Restaurant review culture is tough but also it’s not the real nail in the heel here: it’s the economy which is painted so beautifully in this season with the shots of other restaurants flailing, despite the beautiful people trying to make it work. This is the uncertain, crappy economic reality we’re all in. We’re living this ghastly period of history and it’s playing out in real time. That’s where, I reckon, The Bear is nailing it and why perhaps it feels loose and unstructured. There’s no hindsight available for this storyline. That’s why I think the focus on family is so key: at its heart The Bear is still a family restaurant (the increased airtime for the Fak family, Tina’s episode, the joyous success of the sandwich window and the OG team brought back in to run it – all necessary tangents to illustrate the family) and the tension now is whether family is resilient enough to overcome the uncertain pressures of the world (and Carmy).
Hmmmm I still don’t think that’s enough to excuse the, in my opinion, shoddy pacing and lack of any real character development. And on the broader sector commentary… did you not find that as cloying as I did? Spending a solid 10 minutes of the season finale hosting a literal roundtable discussion of chefs waxing lyrical about why food is important. I felt like I was watching an ESPN 30 for 30 documentary about a champion high school basketball team reuniting. Sure, interesting enough if that’s what you’re into but not cutting the mustard for a critically-acclaimed drama/comedy series.

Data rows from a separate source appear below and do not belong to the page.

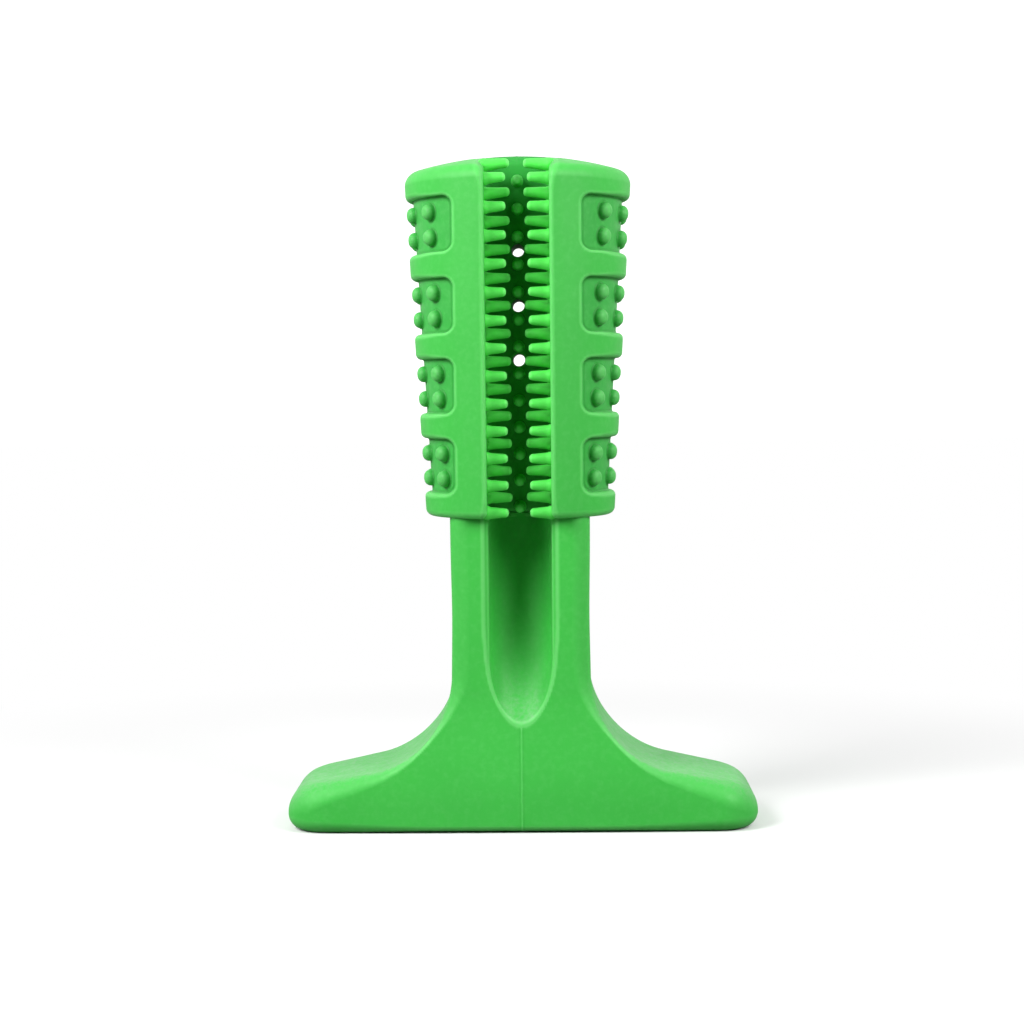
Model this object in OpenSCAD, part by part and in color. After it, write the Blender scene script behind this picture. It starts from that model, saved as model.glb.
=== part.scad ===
// Pet toothbrush: a chew stick whose tapered head holds five rows of rubber bristles in
// a front channel, on a grooved stem and a wide foot that the animal holds with its paws.
// Millimetres. +Z is up, the bristle channel opens towards -Y, and the origin is the
// centre of the foot's underside.

/* [Foot] */
// Width across the two paw wings
foot_w = 87.6; // [80:0.2:96]
// Depth of the foot, front to back
foot_d = 28; // [26:0.5:34]
// Height of a wing's top face where it starts to round over at the tip
wing_tip_h = 8.7; // [8:0.1:9.5]
// Slope of a wing's top face, in degrees
wing_slope = 11; // [9:0.5:12]
// Radius of the sweep from a wing up into the stem
flare_r = 14.5; // [13:0.5:16]

/* [Stem] */
// Width of the stem
stem_w = 25.8; // [24:0.2:27]
// Depth of the stem
stem_d = 25; // [23:0.5:26]
// Radius of the stem's upright corners
stem_corner_r = 3.5; // [3:0.1:6]
// Width of the scooped groove in the stem
groove_w = 11.6; // [10:0.1:12]
// Height at which the groove's floor turns out towards the front
groove_bend_z = 37; // [35:0.5:42]
// Lean of the groove's lower floor from upright, in degrees
groove_lean = 31.5; // [30:0.5:36]

/* [Head] */
// Height of the head's underside
head_z = 58; // [57:0.1:60]
// Height of the crown, the object's highest point
total_h = 125; // [124.5:0.1:128]
// Radius of the head at its shoulder
head_r_top = 21.1; // [20.8:0.1:22]
// Radius of the head at its underside
head_r_bottom = 17.7; // [17.4:0.1:18.2]
// Radius of the crown's shallow dome
crown_r = 68; // [60:2:100]
// Radius of the rounded edge round the crown
shoulder_r = 1.9; // [1.5:0.1:2.5]
// Radius of the rounded edge round the underside
underside_r = 1.2; // [0.8:0.1:1.5]

/* [Bristle channel] */
// Width of the channel
channel_w = 11.7; // [11.4:0.1:12.2]
// Distance of the channel's floor in front of the head's axis, at the underside
channel_floor_y = 2.0; // [1.5:0.1:2.5]
// Radius where the channel's floor meets its walls
channel_floor_r = 1.0; // [0.6:0.1:1.4]

/* [Bristles] */
// Bristles in each row
bristle_count = 13; // [11:1:13]
// Height of the top bristle of the outer and centre rows
bristle_top_z = 119.9; // [119:0.1:120]
// Spacing of the bristles at the top of a row
pitch_top = 5.12; // [5:0.01:5.2]
// Spacing of the bristles at the bottom of a row
pitch_bottom = 4.93; // [4.9:0.01:5.1]
// Distance of the outer side rows from the channel's floor
outer_row_v = 11.0; // [10.8:0.1:11.2]
// Distance of the inner side rows from the channel's floor
inner_row_v = 7.4; // [7.2:0.1:7.6]
// Length of an outer side bristle
outer_len = 3.9; // [3.6:0.05:4.2]
// Length of an inner side bristle
inner_len = 4.55; // [4.2:0.05:4.8]
// Length of a centre bristle
centre_len = 4.8; // [4.4:0.05:5]
// Radius of a side bristle at its root
side_root_r = 1.1; // [1:0.02:1.12]
// Radius of a side bristle at its tip
side_tip_r = 0.85; // [0.7:0.05:0.9]
// Radius of a centre bristle at its root
centre_root_r = 1.0; // [0.9:0.02:1]
// Radius of a centre bristle at its tip
centre_tip_r = 0.85; // [0.75:0.02:0.88]
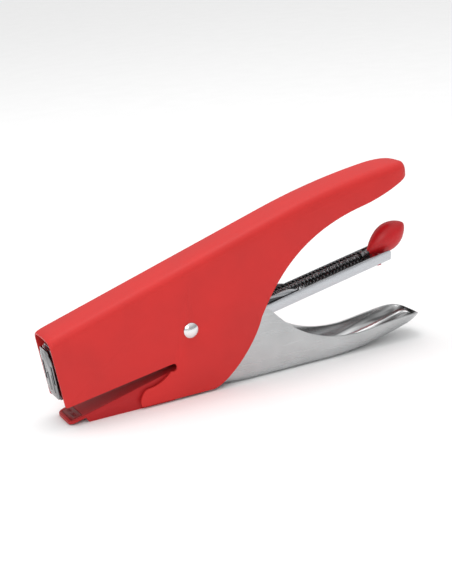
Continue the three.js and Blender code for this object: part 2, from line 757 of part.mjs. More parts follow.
// The block on the rod that pushes the staples forward by their crowns.
function staplePusher() {
  const rear = pusher.front + pusher.length;
  const wide = railOut - railSheet - fit;
  const body = block(pusher.front, rear, -wide, wide, railBase + railSheet + fit, pusherTop);
  const wings = block(pusher.front, rear, -magazineIn + fit, magazineIn - fit, railTop + fit, pusherTop);
  const plan = outline([
    [pusher.front, -magazineIn, 0.4], [rear, -magazineIn, 3], [rear, magazineIn, 3],
    [pusher.front, magazineIn, 0.4],
  ]);
  const bore = rodBore(pusher.front - past, rear + past);
  return body.add(wings).intersect(flatPlate(plan, -past, past)).subtract(bore);
}

// ---- assembly -----------------------------------------------------------------------------------

const stapler = new THREE.Group();
stapler.add(
  piece('casing', casing(), softRed),
  piece('anvil_arm', anvilArm(), softRed),
  piece('clinch_plate', clinchPlate(), plated),
  piece('magazine_lift_spring', liftSpring(), springSteel),
  piece('main_rivet', mainRivet(), chrome),
  piece('lower_handle', lowerHandle(), satin),
);

const rail = new THREE.Group();
rail.position.z = rivetHeight;
rail.rotation.y = -railSlope;
rail.add(
  piece('lever_bridge', leverBridge(), plated),
  piece('spring_seat', springSeat(), plated),
  piece('return_spring', returnSpring(), springSteel),
  piece('driver_pin', crossBar(pin.radius, leverOut - 0.1, pin.x, pin.z, 20), plated),
  piece('magazine_channel', magazineChannel(), plated),
  piece('staple_rail', stapleRail(), plated),
  piece('magazine_cover', magazineCover(), plated),
  piece('front_guide', frontGuide(), plated),
  piece('driver_blade', driverBlade(), plated),
  piece('driver_holder', driverHolder(), plated),
  piece('feeder_rod', feederRod(), plated),
  piece('feeder_spring', feederSpring(), springSteel),
  piece('rod_collar', rodCollar(spring.rear + fit, 1.2), plated),
  piece('feeder_knob', feederKnob(), glossRed),
  piece('staple_pusher', staplePusher(), plated),
);
stapler.add(rail);

for (const [name, x] of [['rail_rivet_front', railRivets.front], ['rail_rivet_rear', railRivets.rear]]) {
  const rivet = piece(name, railRivet(), plated);
  rivet.position.x = x;
  rail.add(rivet);
}

for (const [name, hand] of [['driver_rivet_left', -1], ['driver_rivet_right', 1]]) {
  const rivet = piece(name, driverRivet(), plated);
  rivet.position.set(0, hand * driverRivets.y, driverRivets.z);
  rail.add(rivet);
}

// The origin goes under the middle of the whole stapler.
const box = new THREE.Box3().setFromObject(stapler);
const middle = box.getCenter(new THREE.Vector3());
stapler.position.set(-middle.x, -middle.y, -box.min.z);

const product = new THREE.Group();
product.add(stapler);

export default product;
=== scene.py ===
import json
import math

import bmesh
import bpy
from bpy.props import FloatProperty, FloatVectorProperty, IntProperty, PointerProperty
from mathutils import Matrix, Vector


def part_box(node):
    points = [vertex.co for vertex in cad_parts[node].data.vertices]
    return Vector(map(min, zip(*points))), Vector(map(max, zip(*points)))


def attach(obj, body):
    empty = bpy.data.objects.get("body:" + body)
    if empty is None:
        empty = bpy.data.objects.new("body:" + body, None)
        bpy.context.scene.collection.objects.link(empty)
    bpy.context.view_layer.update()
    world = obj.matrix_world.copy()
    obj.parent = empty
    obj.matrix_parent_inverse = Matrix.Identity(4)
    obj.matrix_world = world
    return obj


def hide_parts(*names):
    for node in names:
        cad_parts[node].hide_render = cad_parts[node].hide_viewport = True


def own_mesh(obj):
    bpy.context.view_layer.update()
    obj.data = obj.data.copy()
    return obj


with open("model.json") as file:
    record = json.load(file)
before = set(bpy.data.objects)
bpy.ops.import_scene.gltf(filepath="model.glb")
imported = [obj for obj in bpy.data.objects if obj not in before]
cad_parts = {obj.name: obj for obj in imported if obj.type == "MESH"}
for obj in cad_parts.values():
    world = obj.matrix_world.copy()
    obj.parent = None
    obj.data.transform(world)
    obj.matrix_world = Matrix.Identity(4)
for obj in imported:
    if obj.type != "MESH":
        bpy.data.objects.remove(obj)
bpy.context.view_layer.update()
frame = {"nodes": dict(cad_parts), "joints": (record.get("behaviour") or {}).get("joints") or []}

bl_info = {
    "name": "Plier Stapler",
    "version": (1, 0, 0),
    "blender": (4, 5, 0),
    "location": "View3D > Sidebar > Stapler",
    "description": "Finishes a plier stapler: coated casing, plated lever, magazine, springs and knob",
    "category": "Object",
}

# ---- the stapler's own frame ---------------------------------------------------------------------

MM = 0.001
JOINTS = {joint["name"]: joint for joint in frame["joints"]}
RIVET = Vector(JOINTS["squeeze"]["pos_m"])
RAIL = Vector(JOINTS["feeder_pull"]["axis"])
DOWN = Vector(JOINTS["driver_slide"]["axis"])
RAIL_SLOPE = math.atan2(RAIL.z, RAIL.x)


def from_rivet(x, y, z):
    """A point in metres, given in millimetres: x from the main rivet, z from the table."""
    return Vector((RIVET.x + x * MM, y * MM, z * MM))


def on_rail(x, y, z):
    """A point in metres, given in millimetres along the magazine's rail and off it."""
    return RIVET + RAIL * (x * MM) - DOWN * (z * MM) + Vector((0, y * MM, 0))


def reach(node):
    """How far a node reaches behind the main rivet, in millimetres."""
    return (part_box(node)[1].x - RIVET.x) / MM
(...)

When that roundtable just. kept. going. and then the only reprieve was – surprise surprise – more flashbacks of Joel McHale saying the same one line over and over, that’s when I realised “oh, this show sucks”. But also I’m a hater so I’m happy to let you have the final word on why people should still watch it, because my official recommendation is to save your time and frustration for a different show.
OK, OK that roundtable was pretty cringey but did give Syd some time to sparkle and appear totally at home among the professionals she’s looked up to for so long (looked to me like Ayo was improvising some of that chat and it suited her). Joel McHale is one creepy cookie: anyone who’s had a monster bully boss would have rooted for Carmy at confrontation time (which did, to be fair, end in a very anticlimactic manner. Also realistic though).
The Bear is an illustration of when family trauma meets insanely high level artistic and economic world building: it’s messy, it’s beautiful, it’s delicious (mostly – did not care for the meat slabs) and you root for the characters all the way. Blessings on Syd, Tina, Richie, Carmy and sweet (in more ways than one) Marcus. You want to watch because you want them all to thrive because the writers have managed to create characters that shine through even messy plotting and circular habits. Will The Bear work out? See you at season four.